§ **Prompt**: What is needed is an exact copy of the lines from the one containing "---- move the" to the one containing "zip(*points))), Vector(map(max, zip(*points)))", both lines included, and no other lines.

BEGIN Exercise materials

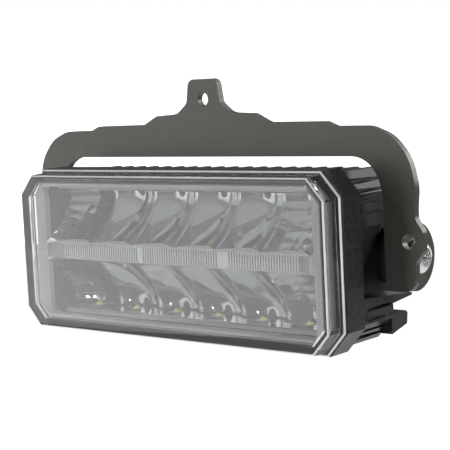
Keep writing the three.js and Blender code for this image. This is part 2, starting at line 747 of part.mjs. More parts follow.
function ventPlug() {
  return turnedY(
    [
      [WALL_BACK - BACK_WALL - 1, 0],
      [WALL_BACK - BACK_WALL - 1, VENT_D / 2 - 1],
      [WALL_BACK - BACK_WALL, VENT_D / 2 - GAP],
      [WALL_BACK, VENT_D / 2 - GAP],
      [WALL_BACK, VENT_D / 2 + 2],
      [WALL_BACK + 3, VENT_D / 2 + 2],
      [WALL_BACK + 4, VENT_D / 2 + 1],
      [WALL_BACK + 4, 0],
    ],
    VENT_X,
    GLAND_Z,
  ).subtract(boreY(1, VENT_X, GLAND_Z, 0, WALL_BACK + 6, 12));
}

addPiece("cable_gland_body", glandBody(), NYLON);
addPiece("cable_gland_nut", glandNut(), NYLON);
addPiece("cable_gland_seal", glandSeal(), SILICONE);
addPiece("vent_plug", ventPlug(), NYLON);

// ---- move the drawing datum to the rear mounting face ------------------------------------
for (const piece of part.children) piece.geometry.translate(0, -PLATE_T, -MOUNT_Z);

export default part;
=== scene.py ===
# %% [markdown]
# # A rectangular fog light on its stamped bracket
# The engineering model is loaded first and never moved. It gives every position and size, and it
# groups the pieces into two bodies: the bracket, and the lamp that tilts on it. Everything that
# follows is finish: finer shapes that stand for some of the engineering solids, and materials.

import math

import bmesh
import bpy
from mathutils import Matrix, Vector


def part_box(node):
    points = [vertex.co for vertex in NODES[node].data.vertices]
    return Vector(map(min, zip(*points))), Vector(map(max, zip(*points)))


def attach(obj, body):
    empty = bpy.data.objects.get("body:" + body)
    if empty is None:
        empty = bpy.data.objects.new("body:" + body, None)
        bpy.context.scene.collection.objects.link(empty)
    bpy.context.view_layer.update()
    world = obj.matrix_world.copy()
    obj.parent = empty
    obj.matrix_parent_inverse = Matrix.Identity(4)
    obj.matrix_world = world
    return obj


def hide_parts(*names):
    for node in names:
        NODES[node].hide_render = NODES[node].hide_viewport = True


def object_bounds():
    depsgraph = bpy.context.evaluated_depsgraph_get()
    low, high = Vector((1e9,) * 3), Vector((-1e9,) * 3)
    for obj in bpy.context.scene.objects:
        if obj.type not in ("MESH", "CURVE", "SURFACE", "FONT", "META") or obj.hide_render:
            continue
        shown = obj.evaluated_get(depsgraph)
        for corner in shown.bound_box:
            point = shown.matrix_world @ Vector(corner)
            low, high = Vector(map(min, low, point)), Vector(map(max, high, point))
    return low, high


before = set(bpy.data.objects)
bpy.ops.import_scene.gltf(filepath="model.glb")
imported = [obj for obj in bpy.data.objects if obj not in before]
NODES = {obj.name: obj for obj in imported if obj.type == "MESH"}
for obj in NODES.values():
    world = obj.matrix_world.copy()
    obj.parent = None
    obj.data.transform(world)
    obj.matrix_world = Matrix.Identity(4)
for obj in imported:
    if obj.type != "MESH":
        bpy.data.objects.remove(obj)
cad_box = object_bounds()
MM = 0.001

# %% [markdown]
# ## Camera
# A product camera stands well back with a long lens, so the far end of the lamp is only a little
# smaller than the near end. The aim is a small step from the middle of the lens, back towards the
# bracket, and the camera leans over slightly.

# %% Camera
lens_lo, lens_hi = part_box("lens")
LENS_MID = (Vector(lens_lo) + Vector(lens_hi)) / 2
AIM_OFFSET = Vector((8.3, 25.05, 9.91)) * MM
AIM = LENS_MID + AIM_OFFSET
AZIMUTH, ELEVATION, LEAN = math.radians(40.02), math.radians(6.11), math.radians(-2.89)
DISTANCE = 0.5406
FOCAL_LENGTH, SENSOR_WIDTH = 108.9, 36.0


def make_camera():
    data = bpy.data.cameras.new("camera")
    data.lens = FOCAL_LENGTH
    data.sensor_width = SENSOR_WIDTH
    data.clip_start, data.clip_end = 0.01, 20
    cam = bpy.data.objects.new("camera", data)
    flat = math.cos(ELEVATION)
    back = Vector((math.sin(AZIMUTH) * flat, -math.cos(AZIMUTH) * flat, math.sin(ELEVATION)))
    cam.location = AIM + back * DISTANCE
    upright = (-back).to_track_quat("-Z", "Y").to_matrix()
    cam.rotation_mode = "QUATERNION"
    cam.rotation_quaternion = (upright @ Matrix.Rotation(LEAN, 3, "Z")).to_quaternion()
    bpy.context.scene.collection.objects.link(cam)
    bpy.context.scene.camera = cam


make_camera()
print("camera aimed at", [round(v, 4) for v in AIM])

# %% [markdown]
# ## Studio
# The backdrop is white and the room in front of the lamp is dim: the walls of the clear lens then
# carry the white, while the mirrors look out into the dark. The floor is a pale sheet well below
# the lamp. Backdrop and floor look whiter to the camera than they light the lamp, which a Light
# Path node allows. A plain white world would be simpler, but it would wash out the mirrors.

# %% Studio
FLOOR_DROP, FLOOR_SIZE = 0.4, 3.0
ROOM_LIGHT, SWEEP_LIGHT = 0.08, 1.5
SWEEP_FADE = (0.45, 0.85)
HORIZON_FADE = (-0.07, 0.03)
FLOOR_GLOW = (0.25, 0.95)


def make_world():
    """A dim room that brightens towards the sweep behind the lamp and below the horizon."""
    world = bpy.data.worlds.new("studio")
    bpy.context.scene.world = world
    world.use_nodes = True
    tree = world.node_tree
    sky = tree.nodes["Background"]
    sky.inputs["Color"].default_value = (1, 1, 1, 1)
    where = tree.nodes.new("ShaderNodeTexCoord")
    bands = []
    behind = (-math.sin(AZIMUTH), math.cos(AZIMUTH), 0)
    for axis, (start, full) in ((behind, SWEEP_FADE), ((0, 0, -1), HORIZON_FADE)):
        along = tree.nodes.new("ShaderNodeVectorMath")
        along.operation = "DOT_PRODUCT"
        along.inputs[1].default_value = axis
        tree.links.new(where.outputs["Generated"], along.inputs[0])
        fade = tree.nodes.new("ShaderNodeMapRange")
        fade.interpolation_type = "SMOOTHSTEP"
        fade.inputs["From Min"].default_value = start
        fade.inputs["From Max"].default_value = full
        tree.links.new(along.outputs["Value"], fade.inputs["Value"])
        bands.append(fade.outputs[0])
    sweep = tree.nodes.new("ShaderNodeMath")
    sweep.operation = "MULTIPLY"
    room = tree.nodes.new("ShaderNodeMapRange")
    room.inputs["To Min"].default_value = ROOM_LIGHT
    room.inputs["To Max"].default_value = SWEEP_LIGHT
    for i, band in enumerate(bands):
        tree.links.new(band, sweep.inputs[i])
    tree.links.new(sweep.outputs[0], room.inputs["Value"])
    seen = tree.nodes.new("ShaderNodeLightPath")
    level = tree.nodes.new("ShaderNodeMath")
    level.operation = "MAXIMUM"
    tree.links.new(room.outputs[0], level.inputs[0])
    tree.links.new(seen.outputs["Is Camera Ray"], level.inputs[1])
    tree.links.new(level.outputs[0], sky.inputs["Strength"])


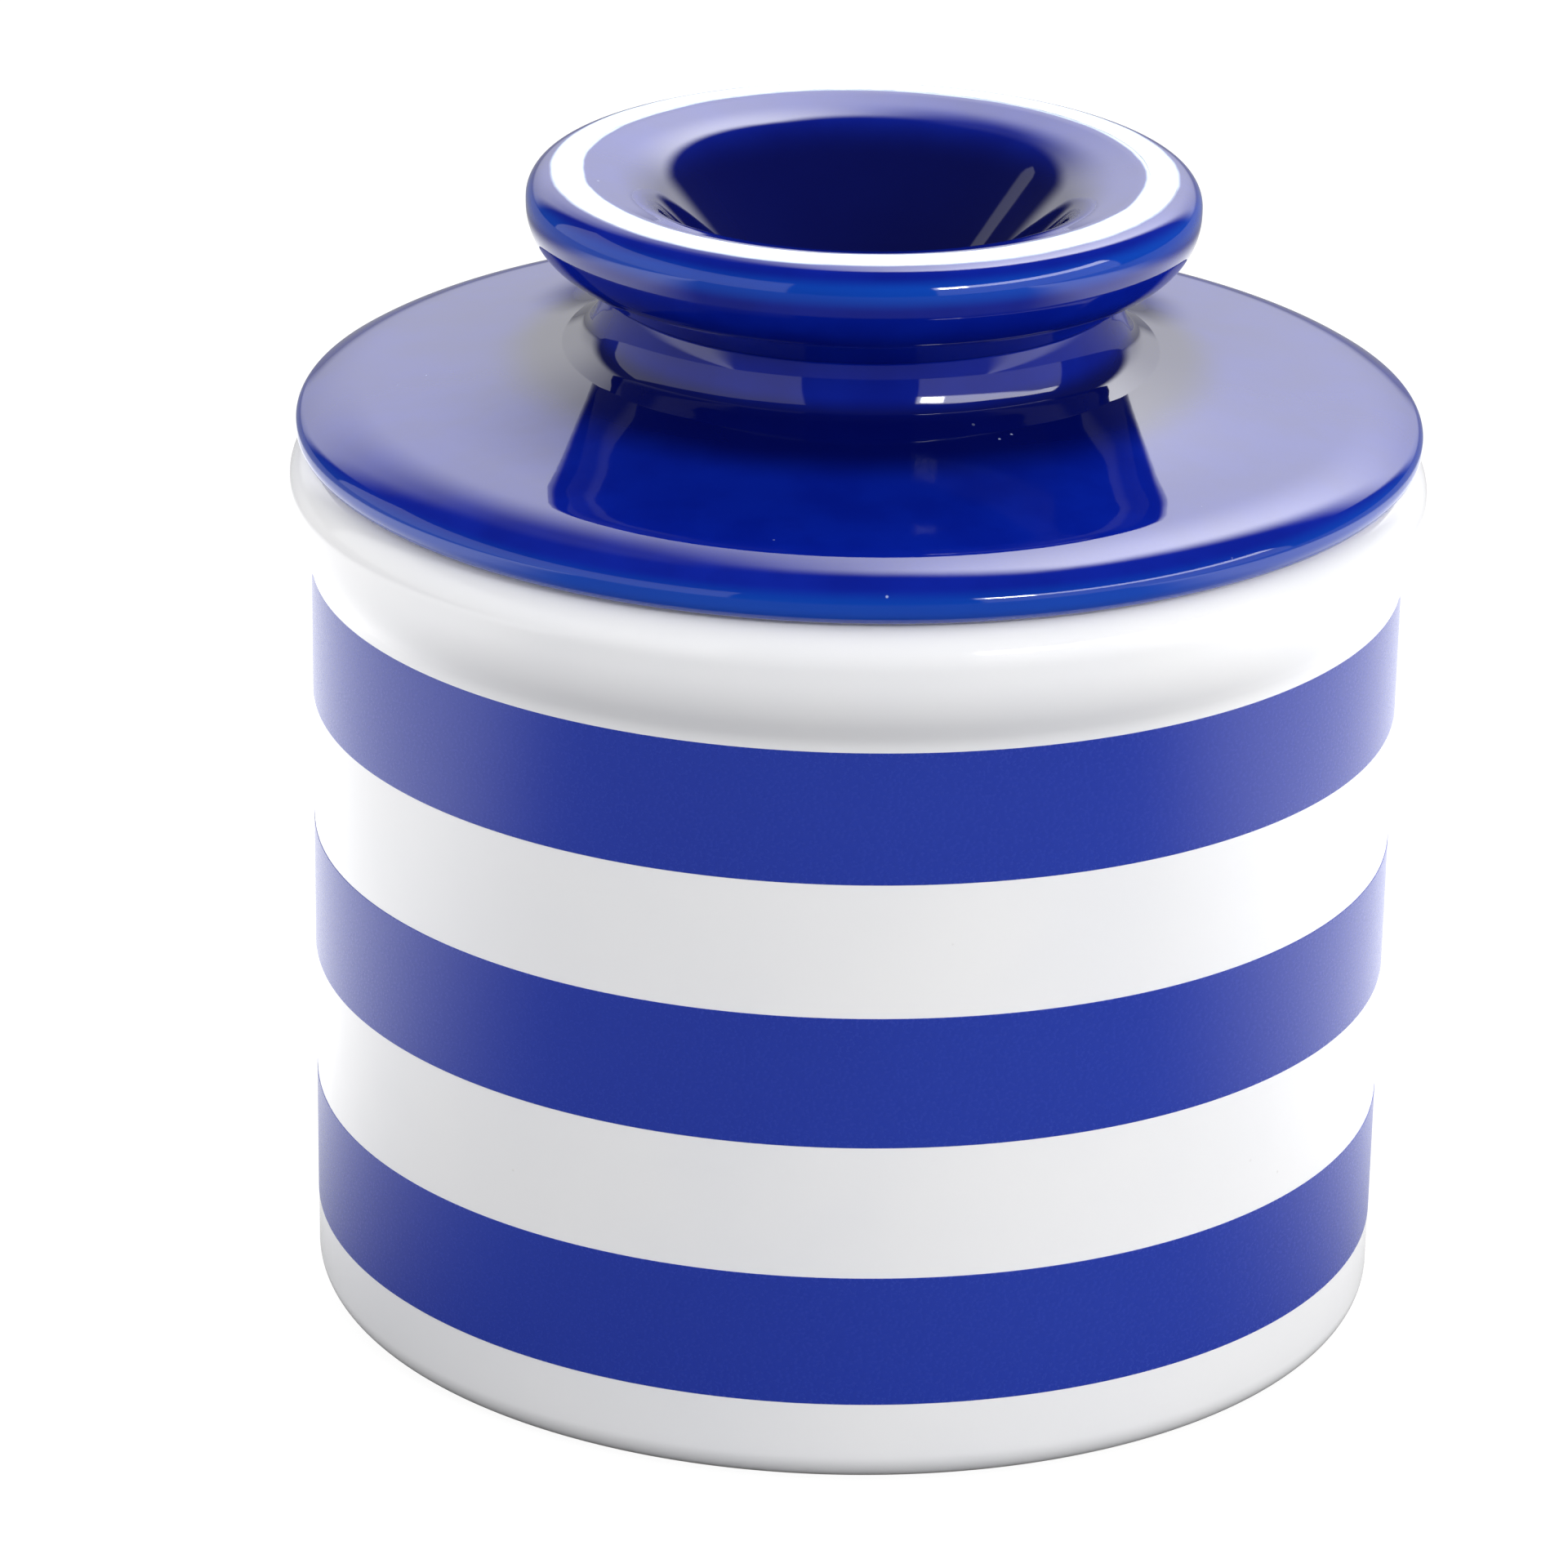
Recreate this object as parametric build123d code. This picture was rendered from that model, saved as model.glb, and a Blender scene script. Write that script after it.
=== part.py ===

END Exercise materials

§ **Expected answer**:
// ---- move the drawing datum to the rear mounting face ------------------------------------
for (const piece of part.children) piece.geometry.translate(0, -PLATE_T, -MOUNT_Z);

export default part;
=== scene.py ===
# %% [markdown]
# # A rectangular fog light on its stamped bracket
# The engineering model is loaded first and never moved. It gives every position and size, and it
# groups the pieces into two bodies: the bracket, and the lamp that tilts on it. Everything that
# follows is finish: finer shapes that stand for some of the engineering solids, and materials.

import math

import bmesh
import bpy
from mathutils import Matrix, Vector


def part_box(node):
    points = [vertex.co for vertex in NODES[node].data.vertices]
    return Vector(map(min, zip(*points))), Vector(map(max, zip(*points)))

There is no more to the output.